The temporary stabilisation of capitalism after the defeats of the working class in the 1920s, combined with the isolation of the Soviet state, led to an idealist conception of political economy within Bolshevism. This idealist view was that the political superstructure within the national dictatorship of the proletariat can generate socialism, via the consolidation of the proletariat and peasant alliance. Such a national approach represented the social interests of the consolidated party elite. The hostility shown towards workers' control of production by the party elite was connected to the view that socialism could be better built on the basis of developing a nationalised economy through commodity exchange between the state and peasantry.
In the mid-1920s the meagre development of the productive forces was directed by the party elite who increasingly expropriated surplus labour time from the working class. Subjectively both Bukharin and Trotsky did not want to exploit the working class, but objectively the social relations of production express the increasing subordination of the working class. If Trotsky had won in the inner-party struggle, the prospect of transition to a complete and systematic domination by a new ruling class would still have remained a problem.
The role of revolutionary will, combined with the actions of great leaders, was not able to stop the degeneration of the Soviet state.
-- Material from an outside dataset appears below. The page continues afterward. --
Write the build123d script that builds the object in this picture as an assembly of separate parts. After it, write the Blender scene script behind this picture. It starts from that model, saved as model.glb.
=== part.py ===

This was because the productive forces had not developed to a level that was sufficient to establish a democratic and planned socialist society. So, whilst Armstrong calls for the abolition of wages and the introduction of workers' control, this abstract stance represents subjective radicalism that does not address the central strategic question: namely, how do we develop an international revolution that can create the objective material conditions to overcome the national basis for economic subordination and exploitation?